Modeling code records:
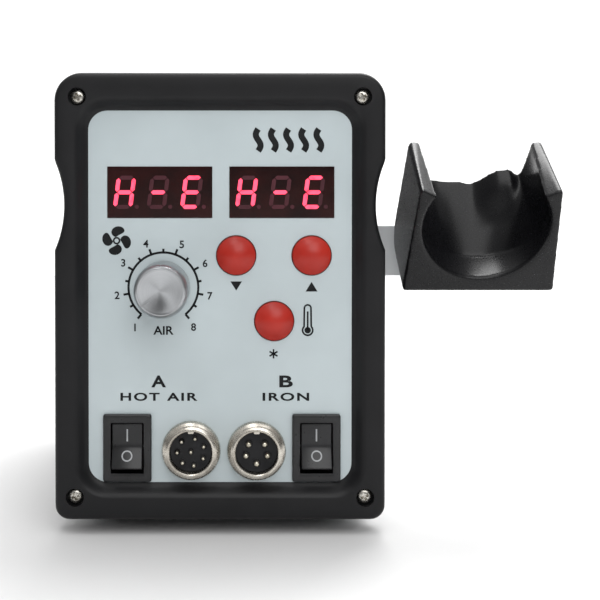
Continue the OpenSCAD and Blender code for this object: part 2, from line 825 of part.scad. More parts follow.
module cradle_trough() {
    trough_seat(30);
    hull() {
        trough_seat(0.02);
        slab(cradle_d, cradle_d + 1) polygon(rear_rim);
    }
    slab(-1, cradle_d + 1)
        polygon([[-16, 35.75], [16, 35.75], [22, 38.56], [22, 42], [-22, 42], [-22, 38.56]]);
}

// flat-topped boss that stands on the rear rim, with a shallow round recess in its front
module cradle_boss() {
    difference() {
        rod_y(boss_at[0], boss_at[1], cradle_d - 4.5, cradle_d, 4.1);
        rod_y(boss_at[0], boss_at[1], cradle_d - 5, cradle_d - 3, 3.1);
        block([0, 30], [0, 40], [boss_top, 40]);
    }
}

module cradle() {
    color("#2b2b2e") difference() {
        union() {
            trough_frame() {
                difference() {
                    cradle_block();
                    cradle_trough();
                }
                cradle_boss();
            }
            rod_x(pivot[0], pivot[1], cradle_x - lug_w / 2, cradle_x + lug_w / 2, 4.5);
            side_slab(cradle_x - lug_w / 2, cradle_x + lug_w / 2) translate(pivot) rotate(cradle_tilt)
                translate([-4.5, 0]) square([9, 9]);
        }
        rod_x(pivot[0], pivot[1], 60, 100, 1.5 + slip);
        trough_frame() translate([0, magnet_d, -1]) cylinder(r = 4.02, h = 4);
    }
}

module cradle_magnet() {
    color("#8f9296") trough_frame() translate([0, magnet_d, 0.2]) cylinder(r = 4, h = 2.8);
}

module pivot_screw() {
    color("silver") translate([arm_end, pivot[0], pivot[1]]) rotate([0, -90, 0])
        pan_screw(1.5, 19, 2.8, 1.8);
}

module pivot_nut() {
    x1 = cradle_x - lug_w / 2 - gap - ear_t;
    color("silver") difference() {
        translate([x1 - 3.2, pivot[0], pivot[1]]) rotate([0, 90, 0])
            cylinder(r = 3.1, h = 3.2, $fn = 6);
        rod_x(pivot[0], pivot[1], x1 - 4, x1 + 1, 1.51);
    }
}

placed() front_bezel();
placed() panel_overlay();
placed() display_left();
placed() display_right();
placed() display_pins();
placed() display_board();
placed() board_screws();
placed() tact_switches();
placed() button_down();
placed() button_up();
placed() button_set();
placed() pot_body();
placed() pot_nut();
placed() pot_shaft();
placed() knob();
placed() air_socket_shell();
placed() air_socket_insert();
placed() air_socket_pins();
placed() iron_socket_shell();
placed() iron_socket_insert();
placed() iron_socket_pins();
placed() socket_nuts();
placed() air_switch_housing();
placed() air_switch_rocker();
placed() iron_switch_housing();
placed() iron_switch_rocker();
placed() switch_terminals();
placed() bezel_screws();
placed() chassis_tray();
placed() top_cover();
placed() rear_panel();
placed() cover_screws();
placed() inlet_housing();
placed() inlet_pins();
placed() inlet_screws();
placed() fuse_drawer();
placed() fuse();
placed() transformer_core();
placed() transformer_bobbin();
placed() transformer_winding();
placed() transformer_frame();
placed() transformer_screws();
placed() main_board();
placed() board_standoffs();
placed() relay();
placed() capacitors();
placed() heatsink();
placed() triacs();
placed() terminal_blocks();
placed() control_chips();
placed() ribbon_cable();
placed() feet();
placed() foot_screws();
placed() cradle_bracket();
placed() bracket_screws();
placed() bracket_nuts();
placed() cradle();
placed() cradle_magnet();
placed() pivot_screw();
placed() pivot_nut();
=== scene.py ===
import json
import math

import bmesh
import bpy
from mathutils import Matrix, Vector


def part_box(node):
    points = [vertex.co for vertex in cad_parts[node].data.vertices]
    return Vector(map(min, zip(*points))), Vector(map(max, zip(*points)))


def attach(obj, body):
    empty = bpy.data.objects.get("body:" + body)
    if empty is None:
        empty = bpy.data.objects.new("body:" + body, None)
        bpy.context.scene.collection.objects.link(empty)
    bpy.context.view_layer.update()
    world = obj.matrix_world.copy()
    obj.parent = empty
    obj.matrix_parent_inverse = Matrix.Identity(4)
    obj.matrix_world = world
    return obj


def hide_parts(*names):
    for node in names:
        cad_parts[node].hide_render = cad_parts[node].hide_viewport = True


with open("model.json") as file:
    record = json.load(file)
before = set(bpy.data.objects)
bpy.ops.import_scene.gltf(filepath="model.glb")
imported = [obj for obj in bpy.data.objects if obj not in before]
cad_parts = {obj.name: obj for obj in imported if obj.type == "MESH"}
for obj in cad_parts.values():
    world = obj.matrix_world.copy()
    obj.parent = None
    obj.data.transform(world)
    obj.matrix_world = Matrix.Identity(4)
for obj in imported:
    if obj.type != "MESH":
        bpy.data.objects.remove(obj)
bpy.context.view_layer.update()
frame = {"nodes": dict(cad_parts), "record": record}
nodes = frame["nodes"]
slotOf = {part["node"]: part["material_slot"] for part in frame["record"]["subparts"]}
mm = 0.001
waveRepeat = 0.314  # a wave texture of scale 1 repeats after this many metres
print("frame loaded:", len(nodes), "nodes")


def linear(hexColour):
    channels = [int(hexColour[i:i + 2], 16) / 255 for i in (1, 3, 5)]
    return tuple(c / 12.92 if c <= 0.04045 else ((c + 0.055) / 1.055) ** 2.4 for c in channels) + (1.0,)


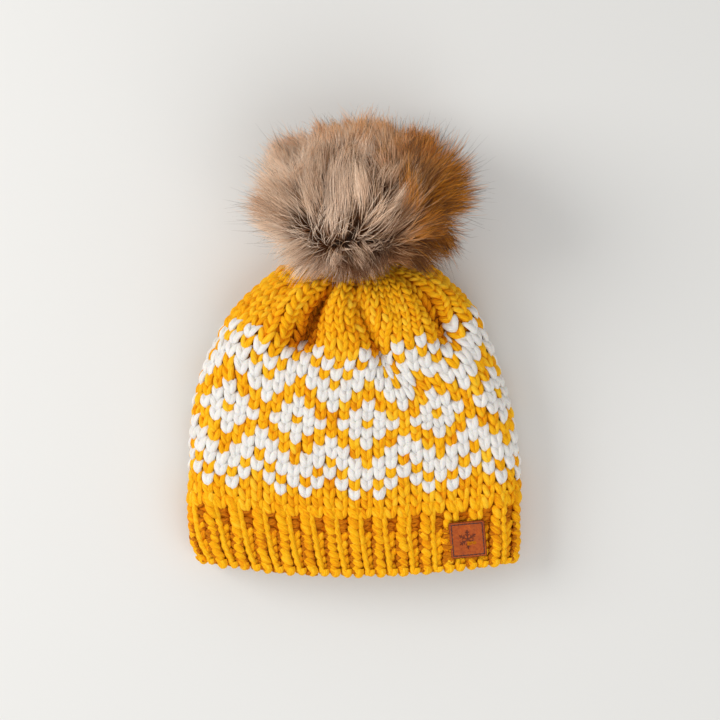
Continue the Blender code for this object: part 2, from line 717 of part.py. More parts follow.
def label_tack_thread():
    """Tack that holds the label's edge to the back panel."""
    points = [(LABEL_X - TACK_WIDTH / 2 + TACK_WIDTH * i / TACK_STEPS, LABEL_Y - 1.1,
               LABEL_FLOOR - 0.15 + 0.3 * (i % 2)) for i in range(TACK_STEPS + 1)]
    strand("label_tack_thread", pale_thread, points, 0.3, sides=4)


care_label()
label_tack_thread()
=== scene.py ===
"""Pom pom beanie with knitted yarn, fleece lining, labels and a snap-on faux fur pom pom.

The hat lies flat on the table (z = 0) with its front facing up (+z). The brim is towards -y,
the crown and the pom pom towards +y. Shapes are worked out in mm; meshes are stored in metres.
The knit is a surface addressed by column (0 to 60, from the -x fold over the front to the
+x fold and back underneath) and by row (0 at the brim edge, 37 where the crown is gathered).
"""

import math

import bpy
import numpy as np
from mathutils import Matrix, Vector


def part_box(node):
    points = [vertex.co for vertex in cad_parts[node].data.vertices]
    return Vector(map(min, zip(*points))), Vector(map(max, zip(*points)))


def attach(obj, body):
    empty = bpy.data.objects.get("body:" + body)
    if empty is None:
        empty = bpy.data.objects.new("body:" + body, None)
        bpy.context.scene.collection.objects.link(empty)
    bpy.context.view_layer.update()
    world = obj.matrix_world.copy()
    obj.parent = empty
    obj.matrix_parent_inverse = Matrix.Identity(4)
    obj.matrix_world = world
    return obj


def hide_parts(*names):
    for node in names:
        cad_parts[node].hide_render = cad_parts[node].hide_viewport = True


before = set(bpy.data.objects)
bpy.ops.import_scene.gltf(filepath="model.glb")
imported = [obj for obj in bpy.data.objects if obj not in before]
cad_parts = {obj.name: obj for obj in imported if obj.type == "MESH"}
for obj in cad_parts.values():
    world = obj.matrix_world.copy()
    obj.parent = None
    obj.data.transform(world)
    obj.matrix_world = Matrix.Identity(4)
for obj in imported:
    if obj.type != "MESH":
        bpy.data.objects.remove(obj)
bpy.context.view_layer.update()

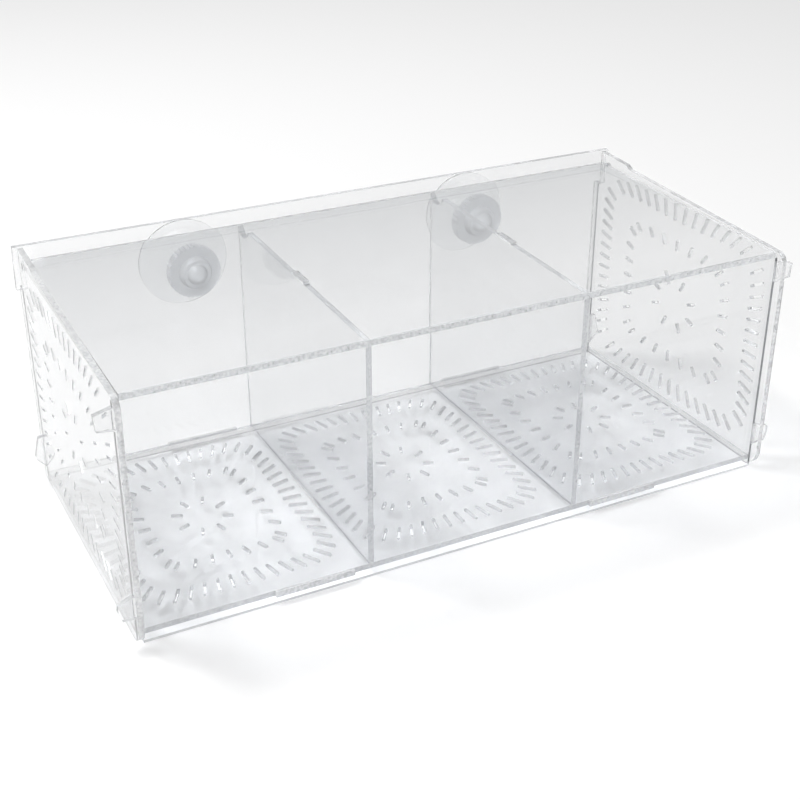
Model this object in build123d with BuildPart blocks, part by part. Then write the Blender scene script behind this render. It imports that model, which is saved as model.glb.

DIRECTIONS FOR THIS TASK: Pull out every line from the one with "points, 0.3, sides=4)" to the end of the listing, and output only those.

FINISHED EXERCISE:
    strand("label_tack_thread", pale_thread, points, 0.3, sides=4)


care_label()
label_tack_thread()
=== scene.py ===
"""Pom pom beanie with knitted yarn, fleece lining, labels and a snap-on faux fur pom pom.

The hat lies flat on the table (z = 0) with its front facing up (+z). The brim is towards -y,
the crown and the pom pom towards +y. Shapes are worked out in mm; meshes are stored in metres.
The knit is a surface addressed by column (0 to 60, from the -x fold over the front to the
+x fold and back underneath) and by row (0 at the brim edge, 37 where the crown is gathered).
"""

import math

import bpy
import numpy as np
from mathutils import Matrix, Vector


def part_box(node):
    points = [vertex.co for vertex in cad_parts[node].data.vertices]
    return Vector(map(min, zip(*points))), Vector(map(max, zip(*points)))


def attach(obj, body):
    empty = bpy.data.objects.get("body:" + body)
    if empty is None:
        empty = bpy.data.objects.new("body:" + body, None)
        bpy.context.scene.collection.objects.link(empty)
    bpy.context.view_layer.update()
    world = obj.matrix_world.copy()
    obj.parent = empty
    obj.matrix_parent_inverse = Matrix.Identity(4)
    obj.matrix_world = world
    return obj


def hide_parts(*names):
    for node in names:
        cad_parts[node].hide_render = cad_parts[node].hide_viewport = True


before = set(bpy.data.objects)
bpy.ops.import_scene.gltf(filepath="model.glb")
imported = [obj for obj in bpy.data.objects if obj not in before]
cad_parts = {obj.name: obj for obj in imported if obj.type == "MESH"}
for obj in cad_parts.values():
    world = obj.matrix_world.copy()
    obj.parent = None
    obj.data.transform(world)
    obj.matrix_world = Matrix.Identity(4)
for obj in imported:
    if obj.type != "MESH":
        bpy.data.objects.remove(obj)
bpy.context.view_layer.update()

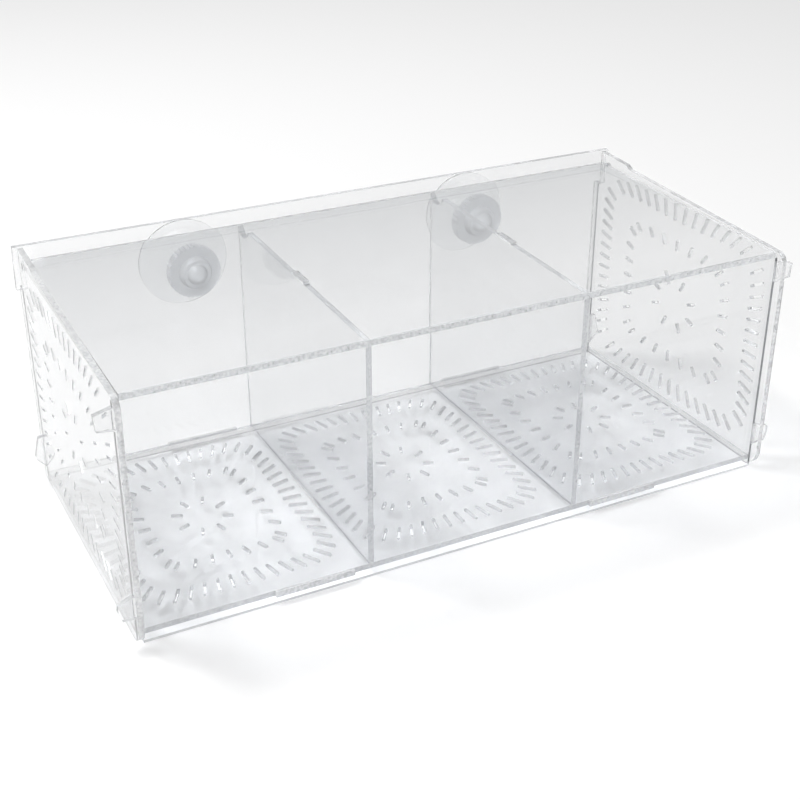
Model this object in build123d with BuildPart blocks, part by part. Then write the Blender scene script behind this render. It imports that model, which is saved as model.glb.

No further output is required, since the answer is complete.